Romano is the Ontario Minister of Government and Consumer Services. He was joined by three other Ontario cabinet ministers for a press conference at Algoma Energy to announce the coming “good times for Northern Ontario.” He reminisced that back in the 1980s his father, grandfather and two uncles were among the 12,000 steelworkers relishing the “good times” of old before Algoma Steel collapsed into bankruptcy in 1993.
“If you lived in or around Sault Ste. Marie at that time you either worked at Algoma Steel, you were related to somebody who worked at Algoma Steel, at a minimum you knew someone who worked at Algoma Steel. Back then things were very good for Algoma Steel and very good for Sault Ste. Marie, too,” Romano is quoted as saying.
The “good times” evaporated in economic crisis not once but again and again. “By the time I started my first year of high school in 1993, Algoma Steel was going through its first bankruptcy restructuring proceedings,” said Romano. “That would be the first of three such proceedings in as many decades. Things in Sault Ste. Marie and all of Northern Ontario had taken a serious decline.”
Romano told the press conference, “This [$700 million EAF] demonstrates that Algoma is healthy again […] that our economy can become healthy again and as our economy in Sault Ste. Marie and across all of Northern Ontario becomes healthy again, so too can our communities have a chance at becoming healthy again.”
Romano said other provincial government “investments” in Algoma Steel in 2018 to rescue it from bankruptcy protection allowed the private owners legally to walk away from paying down steelworkers’ pension plans. Additionally in 2019, they received a $60 million government payment, which according to Romano “led to the conditions that made this newest project possible.” Other payments to the company are for the use of government money and facilities to teach workers the skills they will need to operate the EAF means of production.
These government payments and the legal manoeuvring under Companies’ Creditors Arrangement Act (CCAA) bankruptcy protection since 1993 have not solved problems or prevented recurring economic crises in Sault Ste. Marie and throughout Northern Ontario. They have allowed the rich to “walk away” with their pockets full and relieve them of their obligations to workers, pensioners, local suppliers and even certain investors who lost much during CCAA bankruptcy.
Mike Da Prat, President of United Steelworkers Local 2251, spoke to the situation after hearing of the government payment allowing Algoma Steel to convert to EAF steelmaking. He said steelworkers had not been consulted or even informed of the decision, while they will be the ones most directly affected in terms of necessary training, possible loss of employment and other factors during the transition.

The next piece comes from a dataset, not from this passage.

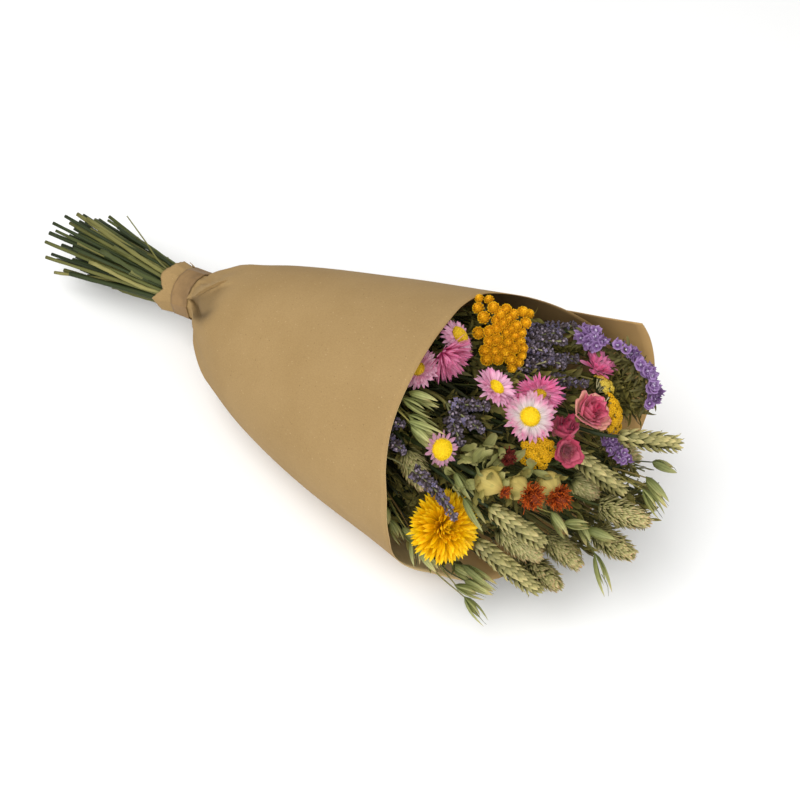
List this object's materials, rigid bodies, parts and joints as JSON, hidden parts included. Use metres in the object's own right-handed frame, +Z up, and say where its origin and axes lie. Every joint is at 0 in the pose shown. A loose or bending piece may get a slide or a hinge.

With regard to solving economic problems through CCAA and handing public funds to private interests, President Da Prat said, “At Algoma, we have been through three CCAAs. We were presented by management with decisions we were told were for long-term solutions to our problems. Whatever management says is for our benefit, it is not. They make big money, they accumulate debt, they do not pay down the pensions and then they can’t carry on. They can’t pay what they owe, they say. Then the reset takes place at the expense of workers and taxpayers, and then we go through it all again. They are telling us that this new project will be good for the long term. That is the exact same thing that they have told us each time.”
So long as workers do not exercise control over the direction of the economy, the global oligarchs will continue to disrupt people’s lives, enforcing their aim of maximum private profit for themselves, expropriating the bulk of the new value workers produce to be used anywhere in their global private empires, not to meet the claims and needs of those who live and work in the local communities or fund other important features of nation-building for the common good.
A new direction that solves the problems in the particular and general economy can be found by those who do the work and live from the economic value they create from their work and not from exploiting others. Elevating the position of the working class to one of control and decision-making would bring a new and dynamic quality and aim to the economy that would open the door to solving its problems.